Sandra, confiesa, que ella misma ha crecido mucho en la Red: antes no hablaba nada de nada y ahora lleva la voz cantante. Su marido, Carlos Iván Calambas, es nasa y es fiscal del Cabildo indígena, eso quiere decir que debe servir a la comunidad. “Desde hace un año que no lo pasa conmigo”, susurra y cruza las manos cuando habla de él. “Los resguardos tienen su propia legislación, cada año cambian los cabildos y a él te tocó. Ahora le han dicho que igual le reeligen”. Parece disgustada. Porque por tal tarea no reciben compensación alguna, deben abandonar el trabajo. Así que Sandra es ahora quien saca adelante la casa y la familia, trabaja algunos días en un hotel y teje sin pausa. Quizá consiga becas indígenas para sus hijos.

Cuando subimos la montaña hacia el resguardo de Santiago vemos al otro lado del río que en el cementerio hay fiesta de enterramiento. Corren entonces la comida y la música. Samuel Morales Cuchillo tiene ya mucha edad misak, aunque no la confiesa. Es historiador y músico experto y canta y cuenta sobre ritmos guambianos, dialectos, cultura, territorios… de cómo no se les ha tenido en cuenta a los indígenas en los procesos de paz…. “Somos antiguos; desde que nació el mundo existíamos. Existíamos antes de los españoles y aquí seguimos. Somos auténticos de acá de nuestra tierra… “. Por él sabemos que distintas canciones acompañan las distintas etapas de la vida misak desde el nacimiento a la muerte y hasta la construcción de casa propia (baile de la chucha…).

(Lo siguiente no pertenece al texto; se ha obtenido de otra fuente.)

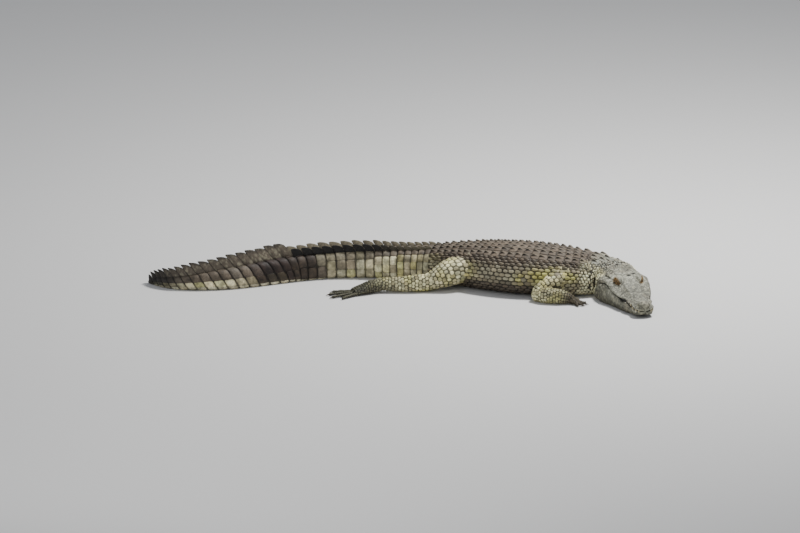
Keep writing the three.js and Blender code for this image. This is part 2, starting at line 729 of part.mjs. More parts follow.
function digit(limb, girdle, side, index) {
  const [root, tip] = digitLine(limb, index);
  const radius = limb.digitRadius * (1 - DIGIT_THINNING * index);
  const stops = [
    { at: root, wide: radius * DIGIT_ROOT_WIDTH, tall: radius },
    { at: tip, wide: radius * DIGIT_TIP, tall: radius * DIGIT_TIP },
  ];
  return sweep(stopsOn(girdle, side, stops), DIGIT_SIDES);
}

/** The webs between the digits: one thin sheet, its edge drawn in between each pair of digits. */
function webs(limb, girdle, side) {
  const reach = (index) => {
    const [root, tip] = digitLine(limb, index);
    return [lerp(root[0], tip[0], limb.webbed), lerp(root[1], tip[1], limb.webbed)];
  };
  const corners = limb.digits.fan.map((_, index) => reach(index));
  const edge = corners.flatMap((corner, index) => {
    if (index === corners.length - 1) return [corner];
    const middle = [0, 1].map((axis) => (corner[axis] + corners[index + 1][axis]) / 2);
    return [corner, middle.map((value, axis) => lerp(limb.digits.from[axis], value, WEB_EDGE))];
  });
  const outline = [limb.digits.from, ...edge];
  const layer = (up) => outline.map(([forward, outward]) => {
    return placeOnGirdle(girdle, side, [forward, outward, up]);
  });
  return solid(loft([layer(WEB_BOTTOM), layer(WEB_BOTTOM + WEB_THICKNESS)]));
}

/** A claw that curves down from a digit's tip. */
function claw(limb, girdle, side, index, grow = 0) {
  const [root, tip] = digitLine(limb, index).map((point) => placeOnGirdle(girdle, side, point));
  const forward = tip.clone().sub(root).setZ(0).normalize();
  const radius = limb.digitRadius * CLAW_ROOT;
  const stop = (reach, up, size) => ({
    at: tip.clone().addScaledVector(forward, reach * limb.claw).setZ(up),
    wide: radius * size,
    tall: radius * size,
  });
  const height = limb.digitRadius * DIGIT_TIP;
  const spare = grow / limb.claw;
  return sweep([stop(-spare, height, 1), stop(1 + spare, CLAW_TIP_UP, CLAW_TIP)], DIGIT_SIDES, grow);
}

function clawIndices() {
  return Array.from({ length: CLAWED_DIGITS }, (_, index) => index);
}

/** The hand or foot with its digits and any webs, with sockets for the claws. */
function limbEnd(limb, girdle, side) {
  const palm = roundedSweep(stopsOn(girdle, side, limb.end), PALM_SIDES);
  const digits = limb.digits.fan.map((_, index) => digit(limb, girdle, side, index));
  const sockets = clawIndices().map((index) => claw(limb, girdle, side, index, GAP));
  const between = limb.webbed > 0 ? [webs(limb, girdle, side)] : [];
  return cut(join(palm, [...digits, ...between]), sockets);
}

/** The three solids of a limb: each is cut clear of the trunk and of the length above it. */
function limbSolids(limb, girdle, side, body) {
  const upper = roundedSweep(stopsOn(girdle, side, limb.upper), LIMB_SIDES);
  const upperSpace = roundedSweep(stopsOn(girdle, side, limb.upper), LIMB_SIDES, GAP);
  const lower = roundedSweep(stopsOn(girdle, side, limb.lower), LIMB_SIDES);
  const lowerSpace = roundedSweep(stopsOn(girdle, side, limb.lower), LIMB_SIDES, GAP);
  return {
    upper: cut(upper, [body]),
    lower: cut(lower, [body, upperSpace]),
    end: cut(limbEnd(limb, girdle, side), [body, lowerSpace]),
  };
}

// ---------------------------------------------------------------- the animal

const MATERIALS = Object.fromEntries(Object.entries(COLOURS).map(([name, color]) => {
  const roughness = name === 'eye' ? 0.15 : 0.75;
  return [name, new THREE.MeshStandardMaterial({ color, roughness, metalness: 0 })];
}));

const animal = new THREE.Group();

function addPart(name, body, material) {
  const mesh = new THREE.Mesh(geometryOf(body), MATERIALS[material]);
  mesh.name = name;
  animal.add(mesh);
}

function addLimb(limb, girdle, side, names, body) {
  const where = side > 0 ? 'left' : 'right';
  const parts = limbSolids(limb, girdle, side, body);
  addPart(`${names.upper}_${where}`, parts.upper, 'limb');
  addPart(`${names.lower}_${where}`, parts.lower, 'limb');
  addPart(`${names.end}_${where}`, parts.end, 'limb');
  clawIndices().forEach((index) => {
    addPart(`${names.claw}_${where}_${index + 1}`, claw(limb, girdle, side, index), 'claw');
  });
}

function build() {
  addPart('tail_tip', tailLength(0, TAIL_TIP_END), 'tail');
  addPart('tail_middle', tailLength(TAIL_TIP_END, TAIL_MIDDLE_END), 'tail');
  addPart('tail_base', tailLength(TAIL_MIDDLE_END, VENT), 'tail');
  addPart('trunk', trunk(), 'back');
  addPart('neck', neck(), 'hide');
  addPart('head', head(), 'head');
  addPart('lower_jaw', lowerJaw(), 'head');
  addPart('eye_left', eye(1), 'eye');
  addPart('eye_right', eye(-1), 'eye');
  const body = trunk(GAP);
  [1, -1].forEach((side) => {
    const fore = { upper: 'upper_arm', lower: 'forearm', end: 'hand', claw: 'hand_claw' };
    const hind = { upper: 'thigh', lower: 'shank', end: 'foot', claw: 'foot_claw' };
    addLimb(FORELIMB, SHOULDER_GIRDLE, side, fore, body);
    addLimb(HINDLIMB, HIP_GIRDLE, side, hind, body);
  });
}

build();

export default animal;
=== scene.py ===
"""A life-size Nile crocodile lying still on a flat floor: its looks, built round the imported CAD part.

The shape is given in millimetres, as in the CAD source, and goes to metres when a mesh is made.
A station is a distance along the spine from the tail tip, "across" a distance to the animal's
left of the spine, and "up" a height above the floor. A girth is a place round a section: 0 is
the middle of the back, 1 the middle of the belly, and its sign is the side (+ is the left).
"""

import math

import bpy
import numpy as np
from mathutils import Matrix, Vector
from mathutils.bvhtree import BVHTree
from mathutils.kdtree import KDTree


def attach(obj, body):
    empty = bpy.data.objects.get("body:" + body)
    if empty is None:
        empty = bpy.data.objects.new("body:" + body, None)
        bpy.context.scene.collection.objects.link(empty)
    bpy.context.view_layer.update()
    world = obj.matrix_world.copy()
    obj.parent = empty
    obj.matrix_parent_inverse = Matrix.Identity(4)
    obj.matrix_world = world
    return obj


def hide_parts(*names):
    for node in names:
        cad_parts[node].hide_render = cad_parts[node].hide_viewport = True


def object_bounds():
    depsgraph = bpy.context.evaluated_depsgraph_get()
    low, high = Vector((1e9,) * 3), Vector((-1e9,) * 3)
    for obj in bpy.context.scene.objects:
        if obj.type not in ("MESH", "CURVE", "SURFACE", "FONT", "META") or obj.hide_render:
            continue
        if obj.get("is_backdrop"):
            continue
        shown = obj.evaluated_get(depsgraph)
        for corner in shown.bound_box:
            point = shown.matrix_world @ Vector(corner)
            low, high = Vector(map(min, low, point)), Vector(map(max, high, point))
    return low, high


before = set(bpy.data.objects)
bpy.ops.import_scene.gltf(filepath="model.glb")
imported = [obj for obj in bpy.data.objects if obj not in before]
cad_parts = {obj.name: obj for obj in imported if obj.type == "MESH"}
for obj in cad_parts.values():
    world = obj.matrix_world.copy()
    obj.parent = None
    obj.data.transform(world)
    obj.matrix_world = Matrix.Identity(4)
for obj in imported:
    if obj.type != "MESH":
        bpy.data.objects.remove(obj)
cad_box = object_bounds()

MM = 0.001
SIDES = {"left": 1, "right": -1}


# ------------------------------------------------------------------ curves and noise

def hermite(u, start, end, start_slope, end_slope):
    """A cubic from start to end as u goes from 0 to 1; the slopes are for the whole span."""
    first = (2 * u**3 - 3 * u**2 + 1) * start + (u**3 - 2 * u**2 + u) * start_slope
    return first + (3 * u**2 - 2 * u**3) * end + (u**3 - u**2) * end_slope


def profile(pairs):
    """A smooth curve through [station, value] pairs, which never overshoots them."""
    at, value = np.array(pairs, float).T
    secant = np.diff(value) / np.diff(at)
    product = secant[:-1] * secant[1:]
    total = secant[:-1] + secant[1:]
    inner = np.where(product > 0, 2 * product / np.where(total == 0, 1, total), 0)
    slope = np.concatenate([secant[:1], inner, secant[-1:]])

    def curve(station):
        x = np.clip(station, at[0], at[-1])
        i = np.clip(np.searchsorted(at, x, side="right") - 1, 0, len(at) - 2)
        span = at[i + 1] - at[i]
        return hermite((x - at[i]) / span, value[i], value[i + 1], slope[i] * span, slope[i + 1] * span)

    return curve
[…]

Por el camino se ven familias misak, niños sucísimos, hay precariedad y pobreza en un entorno paradisíaco. No hay electricidad ni agua en la mayoría de las casas. Los hombres y mujeres en los porches oyen la radio, saben de los recientes atentados de París, preguntan sobre telenovelas; las adolescentes hablan de maridos, novios y novias, explican los colores de los hilos en los telares, presentes en toda casa misak: blanco es paz, rojo sangre, azul agua… Explican cómo se juntan las aguas de dos lagunas en el páramo de Guambia, territorio misak. De cómo ellos son hijos de ambas.